┏━━

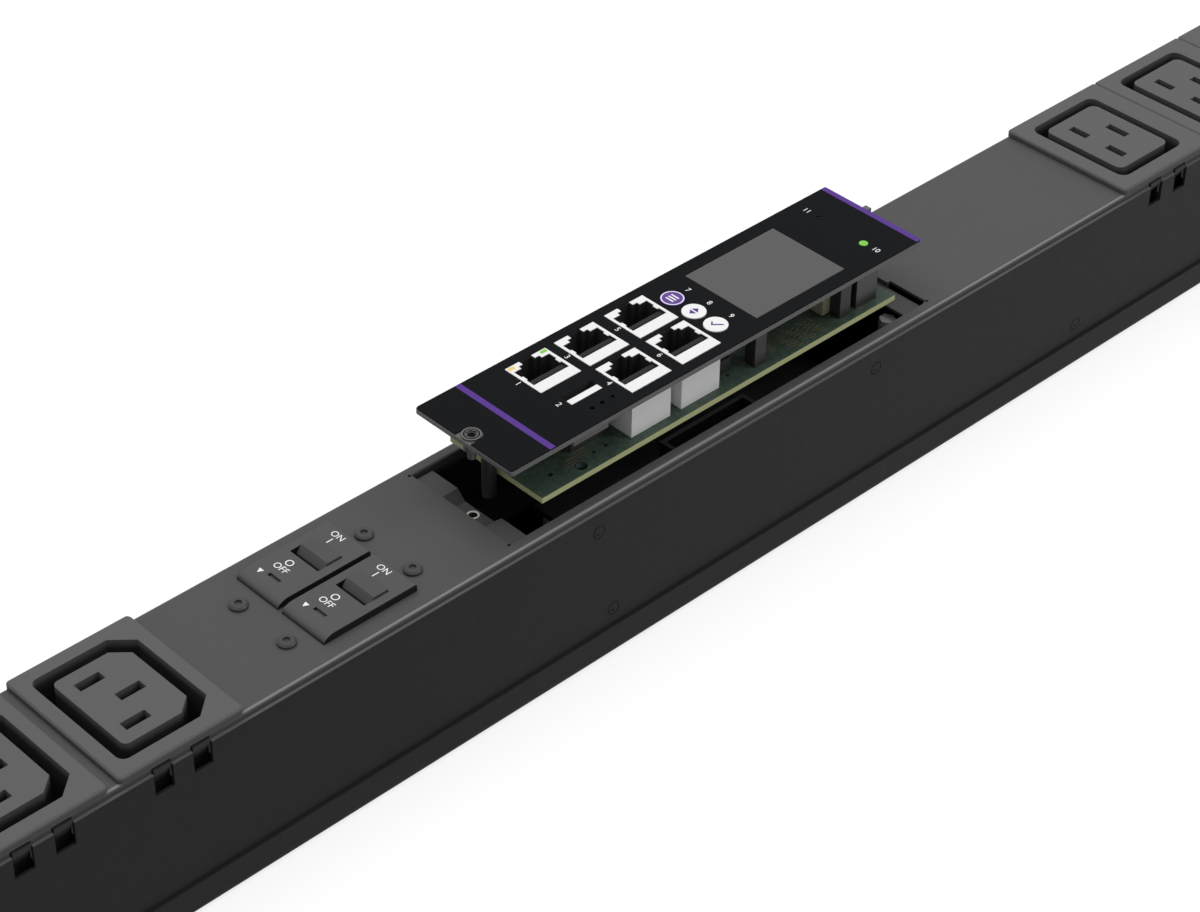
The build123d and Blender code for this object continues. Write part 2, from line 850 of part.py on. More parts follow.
def button(y):
    """Round key with a retaining flange and a square stem to its switch."""
    flange_top = module_low - button_clearance
    flange_low = flange_top - button_flange
    cap = rod(button_x, y, flange_top, module_top + button_proud, button_radius)
    flange = rod(button_x, y, flange_low, flange_top, button_radius + button_rim)
    stem_low = switch_top + button_travel + switch_gap
    stem = centred(button_x, y, stem_low, flange_low, button_stem, button_stem)
    return cap + flange + stem


def status_light():
    """Light pipe from the board to the face."""
    x, y = light_place
    return rod(x, y, board_top, module_top, light_radius)


def reset_button():
    """Small plunger behind the pin hole."""
    x, y = reset_place
    low = board_top + reset_switch_height + reset_travel + switch_gap
    return rod(x, y, low, module_low - reset_drop, reset_plunger_radius)


def module_board():
    """Circuit board under the jacks, with a spare mounting hole and a tooling hole."""
    board = block(board_x0, board_x1, -board_width / 2, board_width / 2, board_low, board_top)
    for hole, radius in ((board_hole, board_hole_radius), (board_via, board_via_radius)):
        board -= rod(board_x0 + hole[0], hole[1], board_low - 1, board_top + 1, radius)
    return board


def spacer_places():
    """Places of the two hexagonal spacers on the far side of the board."""
    return ((board_x0 + spacer_inset, spacer_y), (board_x1 - spacer_inset, spacer_y))


def module_spacers():
    """Spacers, the near pillar and the guide post beside the captive screw."""
    group = [hexagon(x, y, board_top, module_low, spacer_across) for x, y in spacer_places()]
    group.append(centred(board_x1 - pillar_from_end, -board_width / 2 + pillar_inset, board_top, module_low,
                         pillar_long, pillar_wide))
    group.append(rod(captive_x + guide_pitch, 0, module_low - guide_length, module_low, guide_radius))
    return Compound(children=group)


def board_parts():
    """Components soldered to the board."""
    group = []
    for y in button_places.values():
        group.append(centred(button_x, y, board_top, switch_top, switch_side, switch_side))
    x, y = reset_place
    group.append(centred(x, y, board_top, board_top + reset_switch_height,
                         reset_switch_side, reset_switch_side))
    display_middle = display_place[0]
    group.append(centred(display_middle, 0, board_top, board_top + processor_high,
                         processor_side, processor_side))
    group.append(rod(display_middle + coil_place[0], coil_place[1], board_top, board_top + coil_high,
                     coil_radius))
    group.append(centred(display_middle + relay_place[0], relay_place[1], board_top, board_top + relay_high,
                         relay_long, relay_wide))
    group.append(centred(board_x0 + driver_place[0], driver_place[1], board_top, board_top + processor_high,
                         relay_long, relay_wide))
    return Compound(children=group)


def captive_screw():
    """Captive screw with its socket head, collar and shank."""
    top = module_top + captive_head_proud
    seat = module_top - label_sheet
    collar_low = dimple_top + module_lift + captive_seat_gap
    head = rod(captive_x, 0, seat, top, captive_head_radius)
    head -= hexagon(captive_x, 0, top - captive_key_depth, top + 1, captive_key)
    neck = rod(captive_x, 0, module_low, seat, captive_collar_radius - captive_collar_rim)
    collar = rod(captive_x, 0, collar_low, module_low, captive_collar_radius + captive_collar_rim)
    shank = rod(captive_x, 0, collar_low - captive_shank_length, collar_low, captive_shank_radius)
    return head + neck + collar + shank


# Docking connector

dock_x_place = module_x0 + dock_from_start
dock_base = dock_board_height + dock_board_thick


def module_plug():
    """Plug under the board that drops into the docking socket."""
    shell = 2 * (dock_wall + dock_clearance)
    return centred(dock_x_place, 0, board_low - plug_depth, board_low, dock_x - shell, dock_y - shell)


def dock_socket():
    """Open-topped socket on the docking board."""
    socket = centred(dock_x_place, 0, dock_base, dock_base + dock_height, dock_x, dock_y)
    hollow_x = dock_x - 2 * dock_wall
    hollow_y = dock_y - 2 * dock_wall
    return socket - centred(dock_x_place, 0, dock_base + dock_floor, dock_base + dock_height + 1,
                            hollow_x, hollow_y)


def dock_board():
    """Board on posts across the bars, under the module."""
    return centred(dock_x_place, 0, dock_board_height, dock_base, dock_board_length, dock_board_width)


def post_places():
    """Places of the posts under the docking board."""
    reach = dock_board_length / 2 - post_inset
    lane = dock_board_width / 2 - post_lane_inset
    return [(dock_x_place + end * reach, side * lane) for end in (-1, 1) for side in (-1, 1)]


def dock_posts():
    """Hexagonal posts under the docking board, and the taller one at the bay's end."""
    floor = 2 * sheet
    posts = [hexagon(x, y, floor, dock_board_height, post_across) for x, y in post_places()]
    end_x = bay_end - right_shelf - end_post_inset
    posts.append(hexagon(end_x, end_post_y, floor, front - end_post_drop, end_post_across))
    return Compound(children=posts)


def threaded_insert():
    """Clinched insert that takes the captive screw."""
    top = dimple_top
    sleeve = rod(insert_x, 0, top - insert_length, top, insert_radius)
    sleeve += rod(insert_x, 0, top - insert_length, top - sheet, insert_radius + insert_flange)
    return sleeve - rod(insert_x, 0, top - insert_length - 1, top + 1, insert_bore)


# Conductors

bars_left = c13_places[0] - bar_overhang
bars_right = c19_places[-1] + bar_overhang
split_left = breaker_x - 6.0
split_right = breaker_x + 6.0


def bar(x0, x1, lane):
    """One copper bar on its combs."""
    return block(x0, x1, lane - bar_wide / 2, lane + bar_wide / 2, bar_base, bar_top)


def bus_bar_line():
    """Live bars, one for each breaker."""
    return Compound(children=[bar(bars_left, split_left, bar_lane), bar(split_right, bars_right, bar_lane)])


def bus_bar_neutral():
    """Neutral bar through the whole case."""
    return bar(bars_left, bars_right, -bar_lane)


def bus_bar_earth():
    """Earth bar through the whole case."""
    return bar(bars_left, bars_right, 0.0)


def comb_places():
    """Places of the insulating combs, between the outlets and under the bay."""
    small = [(c13_places[i] + c13_places[i + 1]) / 2 for i in range(0, c13_count - 1, 2)]
    large = [(c19_places[i] + c19_places[i + 1]) / 2 for i in range(0, c19_count - 1, 2)]
    return [*small, dock_x_place, *large]


def bus_supports():
    """Insulating combs that hold the bars off the chassis floor."""
    group = []
    for x in comb_places():
        comb = centred(x, comb_shift, 2 * sheet, bar_base + comb_base_height, comb_length, comb_width)
        for lane in (-bar_lane, 0.0, bar_lane, feed_lane):
            comb -= centred(x, lane, bar_base, bar_base + comb_base_height + 1, comb_length + 2, bar_wide)
        group.append(comb)
    return Compound(children=group)


def feed_conductors():
    """Feed bar from the terminal block and the links at the breakers."""
    feed = bar(terminal_x, breaker_x + 12.0, feed_lane)
    half = breaker_pitch / 2
    riser_x = breaker_x + 9.0
    feed += block(riser_x - 2, riser_x + 2, feed_lane - 1.0, feed_lane + 1.0, bar_top - 0.5, link_high)
    feed += block(riser_x - 2, riser_x + 2, -half - 1, feed_lane + 1.0, link_low, link_high)
    for y in (-half, half):
        feed += block(riser_x - 2, riser_x + 2, y - 1, y + 1, link_low, breaker_floor)
    left_x = breaker_x - 9.0
    left = block(left_x - 2, left_x + 2, bar_lane - 1, half + 1, bar_top, breaker_floor)
    right_x = split_right - 3.5
    right = block(right_x - 5.0, right_x - 2.0, -half - 1, -half + 1, link_low, breaker_floor)
    right += block(right_x - 5.0, right_x - 2.0, -half - 1, bar_lane + 1, link_low, link_high)
    right += block(right_x - 5.0, split_right + 4.0, bar_lane - 1, bar_lane + 1, link_low, link_high)
    right += block(split_right + 1.0, split_right + 4.0, bar_lane - 1, bar_lane + 1, bar_top, link_high)
    return Compound(children=[feed, left, right])


terminal_length = 12.0
terminal_well = 3.6
terminal_x = case_start + cap_plug + terminal_length + 1.0


def terminal_block():
    """Three-way block where the supply lead lands."""
    x0 = terminal_x - terminal_length
    body = block(x0, terminal_x, -12.0, 18.0, 2 * sheet, bar_top + 2.0)
    for y in (-bar_lane, bar_lane, feed_lane):
        body -= centred(x0 + terminal_length / 2, y, bar_base + 2, bar_top + 3.0,
                        terminal_well, terminal_well)
    return body


def earth_stud():
    """Earth stud welded to the chassis floor, with its nut."""
    x = case_start + end_margin - 1.0
    y = -15.5
    floor = 2 * sheet
    stud = rod(x, y, floor, floor + 12.0, 2.0)
    return stud + hexagon(x, y, floor + 1.0, floor + 5.0, 7.0)


# Ends and gland

gland_z = 26.0


def end_cap(end):
    """Moulded end cap plugged into the case."""
    face = end * case_length / 2
    outer = face + end * cap_thick
    x0 = min(face, outer)
    x1 = max(face, outer)
    cap = Plane.YZ * RectangleRounded(2 * half_width, case_height, 1.6)
    cap = Pos(x0, 0, case_height / 2) * extrude(cap, x1 - x0)
    inner = face - end * cap_plug
    p0 = min(face, inner)
    p1 = max(face, inner)
    half = wall_inner - sheet - cap_clearance
    low = 2 * sheet + cap_clearance
    high = front - sheet - cap_clearance
    plug = block(p0, p1, -half, half, low, high)
    plug -= block(p0 - 1, p1 + 1, -half + cap_wall, half - cap_wall, low + cap_wall, high - cap_wall)
    cap = cap + plug
    if end < 0:
        cap -= rod_x(x0 - 1, x1 + 1, 0, gland_z, gland_radius + 0.1)
    return cap


def gland_body():
    """Gland body with its hexagon outside and its thread through the cap."""
    face = case_start - cap_thick
    hexa = Plane.YZ * RegularPolygon(gland_hex_across / 2, 6, major_radius=False)
    collar = Pos(face - gland_body_length, 0, gland_z) * extrude(hexa, gland_body_length)
    thread = rod_x(face, face + gland_thread_length, 0, gland_z, gland_radius)
    spigot_x1 = face - gland_body_length
    spigot = rod_x(spigot_x1 - gland_spigot_length, spigot_x1, 0, gland_z, gland_radius)
    body = collar + thread + spigot
    return body - rod_x(face - 30, face + 30, 0, gland_z, gland_radius - gland_wall)


def gland_nut():
    """Compression nut with its sloped mouth."""
    face = case_start - cap_thick - gland_body_length
    outer = rod_x(face - gland_nut_length, face, 0, gland_z, gland_hex_across / 2)
    outer = chamfer(outer.edges().group_by(Axis.X)[0], gland_nut_top)
    outer -= rod_x(face - gland_nut_length + gland_nut_top, face + 1, 0, gland_z, gland_radius)
    return outer - rod_x(face - gland_nut_length - 1, face, 0, gland_z, gland_bore + gland_mouth_gap)


def gland_seal():
    """Rubber sleeve that grips the lead."""
    face = case_start - cap_thick - gland_body_length
    sleeve = rod_x(face - gland_nut_length + gland_nut_top, face + gland_seal_overlap, 0, gland_z,
                   gland_radius - gland_wall)
    return sleeve - rod_x(face - 30, face + 30, 0, gland_z, gland_bore)


def gland_locknut():
    """Lock nut inside the end cap."""
    face = case_start
    hexa = Plane.YZ * RegularPolygon(gland_hex_across / 2, 6, major_radius=False)
    nut = Pos(face, 0, gland_z) * extrude(hexa, gland_locknut_thick)
    return nut - rod_x(face - 10, face + 10, 0, gland_z, gland_radius)


def end_screws():
    """Countersunk screws in the end caps."""
    group = []
    for end in (-1, 1):
        face = end * (case_length / 2 + cap_thick)
        tip = face - end * (cap_thick + cap_plug - 1.0)
        for side, z in ((-1, cap_screw_z), (1, case_height - cap_screw_z)):
            y = side * (wall_inner - cap_screw_inset)
            group.append(rod_x(min(face, tip), max(face, tip), y, z, cap_screw_radius))
    return Compound(children=group)


def add(name, shape):
    """Write one named node."""
    shape.label = name
    parts[name] = shape
    export_step(shape, f"parts/{name}.step")


def main():
    """Build and write every node."""
    os.makedirs("parts", exist_ok=True)
    screws = end_screws()
    add("front_cover", front_cover())
    add("chassis", chassis())
    add("back_cover", back_cover())
    for name, end in (("end_cap_left", -1), ("end_cap_right", 1)):
        cap = end_cap(end)
        for screw in screws.solids():
            cap -= screw
        add(name, cap)
    add("end_screws", screws)
    add("side_screws", side_screws())
    add("gland_body", gland_body())
    add("gland_nut", gland_nut())
    add("gland_seal", gland_seal())
    add("gland_locknut", gland_locknut())
    for i, x in enumerate(c13_places):
        add(f"c13_outlet_{i + 1}", c13_outlet(x))
    for i, x in enumerate(c19_places):
        add(f"c19_outlet_{i + 1}", c19_outlet(x))
    add("outlet_contacts", outlet_contacts())
    for i, side in enumerate((1, -1)):
        y = side * breaker_pitch / 2
        add(f"breaker_{i + 1}", breaker(y))
        add(f"breaker_lever_{i + 1}", breaker_lever(y))
    add("breaker_screws", breaker_screws())
    add("module_plate", module_plate())
    add("module_label", module_label())
    add("display_window", display_window())
    add("display_panel", display_panel())
    for name, y in button_places.items():
        add(name, button(y))
    add("status_light", status_light())
    add("reset_button", reset_button())
    for name, place in jack_places.items():
        add(name, jack(*place))
    add("usb_port", usb_port())
    add("module_board", module_board())
    add("board_parts", board_parts())
    add("module_spacers", module_spacers())
    add("captive_screw", captive_screw())
    add("module_plug", module_plug())
    add("dock_socket", dock_socket())
    add("dock_board", dock_board())
    add("dock_posts", dock_posts())
    add("threaded_insert", threaded_insert())
    add("bus_bar_line", bus_bar_line())
    add("bus_bar_neutral", bus_bar_neutral())
    add("bus_bar_earth", bus_bar_earth())
    add("bus_supports", bus_supports())
    add("feed_conductors", feed_conductors())
    add("terminal_block", terminal_block())
    add("earth_stud", earth_stud())
    print("nodes", len(parts), "length", round(case_length, 2))


if __name__ == "__main__":
    main()
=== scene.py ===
"""Finishes and fine details of a rack power distribution unit.

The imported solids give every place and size. This file dresses them with finishes worked out from
what the real pieces are made of, and adds what is too fine for the solids: printed marks, socket
liners, contacts, solder joints, copper tracks and threads. Sizes are in millimetres until a mesh
is made.
"""

from __future__ import annotations

import json
import logging
import math
from collections.abc import Iterable, Sequence
from dataclasses import dataclass, replace
from enum import Enum
from functools import cache

import bmesh
import bpy
from mathutils import Matrix, Vector

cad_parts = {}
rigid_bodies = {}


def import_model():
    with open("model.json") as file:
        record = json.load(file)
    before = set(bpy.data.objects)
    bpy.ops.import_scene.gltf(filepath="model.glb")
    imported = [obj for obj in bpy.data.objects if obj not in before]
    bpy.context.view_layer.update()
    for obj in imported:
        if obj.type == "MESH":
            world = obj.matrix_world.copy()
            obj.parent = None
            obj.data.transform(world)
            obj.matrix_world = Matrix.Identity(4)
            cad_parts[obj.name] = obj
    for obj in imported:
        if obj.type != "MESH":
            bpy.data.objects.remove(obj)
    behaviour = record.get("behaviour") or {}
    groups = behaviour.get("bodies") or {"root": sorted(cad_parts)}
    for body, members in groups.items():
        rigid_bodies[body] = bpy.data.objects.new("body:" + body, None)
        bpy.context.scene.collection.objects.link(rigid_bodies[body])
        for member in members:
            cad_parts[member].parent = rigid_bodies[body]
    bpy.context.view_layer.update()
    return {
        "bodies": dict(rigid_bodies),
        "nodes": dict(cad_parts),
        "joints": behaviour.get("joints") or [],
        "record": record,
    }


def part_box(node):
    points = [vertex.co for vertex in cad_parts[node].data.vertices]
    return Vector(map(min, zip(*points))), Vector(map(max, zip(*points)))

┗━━

Return exactly, and only, the line containing "obj.matrix_world = Matrix.Identity(4)" and every line after it through the end of the material.

            obj.matrix_world = Matrix.Identity(4)
            cad_parts[obj.name] = obj
    for obj in imported:
        if obj.type != "MESH":
            bpy.data.objects.remove(obj)
    behaviour = record.get("behaviour") or {}
    groups = behaviour.get("bodies") or {"root": sorted(cad_parts)}
    for body, members in groups.items():
        rigid_bodies[body] = bpy.data.objects.new("body:" + body, None)
        bpy.context.scene.collection.objects.link(rigid_bodies[body])
        for member in members:
            cad_parts[member].parent = rigid_bodies[body]
    bpy.context.view_layer.update()
    return {
        "bodies": dict(rigid_bodies),
        "nodes": dict(cad_parts),
        "joints": behaviour.get("joints") or [],
        "record": record,
    }


def part_box(node):
    points = [vertex.co for vertex in cad_parts[node].data.vertices]
    return Vector(map(min, zip(*points))), Vector(map(max, zip(*points)))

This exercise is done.